In ICSI, a single sperm is selected and inserted into an egg that has been obtained through IVF treatment. Although ICSI has been routinely used for almost 20 years, it is still considered a major development for the treatment of male infertility. It has been the solution for cases of very low-count, poor-quality and / or difficult to retrieve sperm.
With the use of fine micromanipulator equipment under microscopy, a sperm can be manually injected into an egg, triggering its fertilisation. ICSI is feasible because a sperm is 100 times smaller than an egg.
After fertilisation has occurred, 2-3 days or 5 days later(blastocyst stage),the best quality embryo(s) are selected and transferred back in the womb, as in IVF without ISCI. The number of embryos transferred entirely depends on your individual circumstances.
The end goal of an IVF with ICSI is to have an ongoing, healthy pregnancy followed by a live birth.
ICSI is the method of choice for male infertility, when the availability, quality and / or quantity of sperm are very limited.
Men with a very low-count (small number of sperm in the semen), defected-motility (limited movement) and / or abnormal-morphology (misshaped) sperm are good candidates for ICSI. In these cases, the good quality sperm from their samples, which exist but in a low percentage, are extracted and used for the injection.
This method is also recommended to couples that have a history of previous unsuccessful attempts with IVF.
ICSI may also be the method of choice, if the sperm comes from a frozen sample and its quality / survival after thawing is not as optimum for usage with IVF.

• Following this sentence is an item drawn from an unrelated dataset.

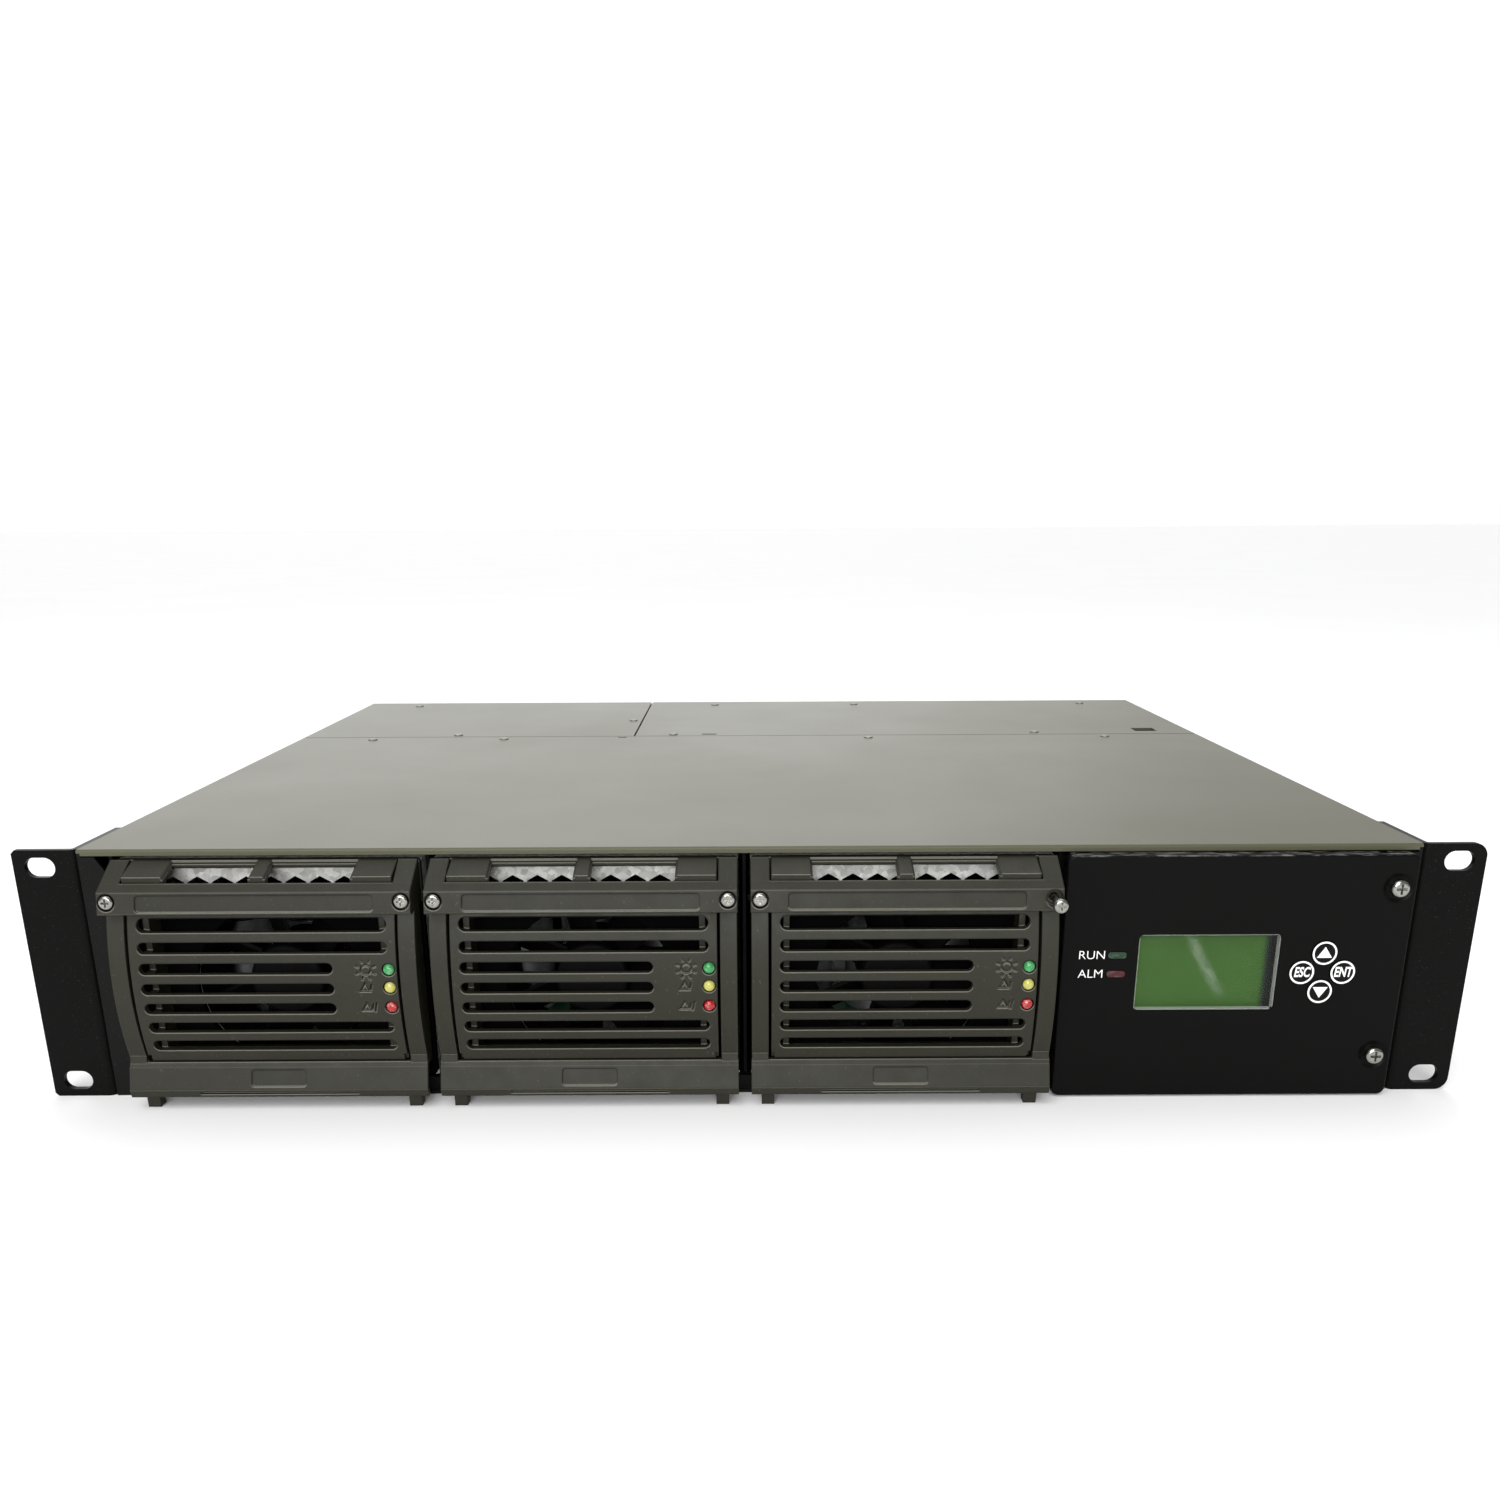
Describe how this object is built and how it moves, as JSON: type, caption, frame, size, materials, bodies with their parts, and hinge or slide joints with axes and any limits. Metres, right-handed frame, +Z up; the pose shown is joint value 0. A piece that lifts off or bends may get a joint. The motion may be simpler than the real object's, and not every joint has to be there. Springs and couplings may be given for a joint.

ICSI can also benefit men that have undergone a vasectomy or have azoospermia (lack of sperm in the semen). In these cases, the sperm is collected surgically form the sperm producing and storing tissues in the testicles or the epididymis (a tube structure inside the scrotum where sperm are stored and matured).
Our andrology specialist doctors can give you a full consultation and explain all aspects and risks involved for such procedures, based your individual circumstances. The options may include minor surgery for TEsticular Sperm Extraction (TESE) or Percutaneous Epididymal Sperm Extraction (PESE). Alternatively, microsurgery using a fine needle for the aspiration of sperm from where it is stored in the testes(TEsticular Sperm Aspiration (TESA))or epididymis (Percutaneous Epididymal Testicular Aspiration (PESA))can be employed.
In AAFC, we highly recommend chromosomal testing of embryos obtained by ICSI after a sperm recovery procedure. Hereditary anomalies can be detected through Preimplantation Genetic Diagnosis (PGD) and /or Preimplanation Genetic Screening (PGS).
ICSI requires the sperm and matured egg collection on the same day. For the extra eggs required, an IVF treatment (ovarian stimulation) must be scheduled in advance. The sperm can be sourced on the day of egg collection, through: (a) fresh sperm collection; (b) thawing of a frozen sample; or(c) minor surgery (TESE, PESE) or microsurgery(TESA, PESA). If the procedure of retrieving sperm is estimated to be difficult or time-consuming for it to happen on the same day as egg collection, then it will be carried out before the IVF cycle begins, and the sample will be stored by freezing until needed.
The embryologist, who will assess the sperm before ICSI, examines its morphology (shape) under a microsope and performs a series of diagnostic tests. The best sperm are selected and placed in a dish, until the mature eggs become also available.
Our medical embryologist, next, uses a sharp and hollow needle to pick up a single sperm. A single mature egg is immobilised through the use of a micro manipulation device. The sharp needle carrying the sperm is then driven to pierce the egg, and the sperm is released into its core. The needle is carefully retracted and the inseminated egg is placed in a dish and back in the incubator. The procedure is carefully repeated for all the available eggs.
The rest of the steps: fertilization, embryo transfer, first pregnancy test and ultrasound scan are performed exactly the same as in IVF. PGD or PGS testing for any chromosomal abnormalities can be performed before embryo transfer.
ICSI has been used in nearly half of all the IVFs performed and the two techniques share a very similar success rate.
About 70-85% of the eggs injected with sperm in ICSI become fertilised. However, the overall outcome of ICSI depends on your individual circumstances. Chromosomal integrity of the sperm used and maternal age are the two main factors responsible for a negative outcome. Normally, younger women exhibit a high percentage of success with ICSI, but that declines dramatically with women over 45.
If ICSI was not a success, AAFC will offer you support. Our specialist doctors will provide you with a comprehensive consultation for all other available / applicable options, and with explanations, where possible, for the reasons behind a negative outcome.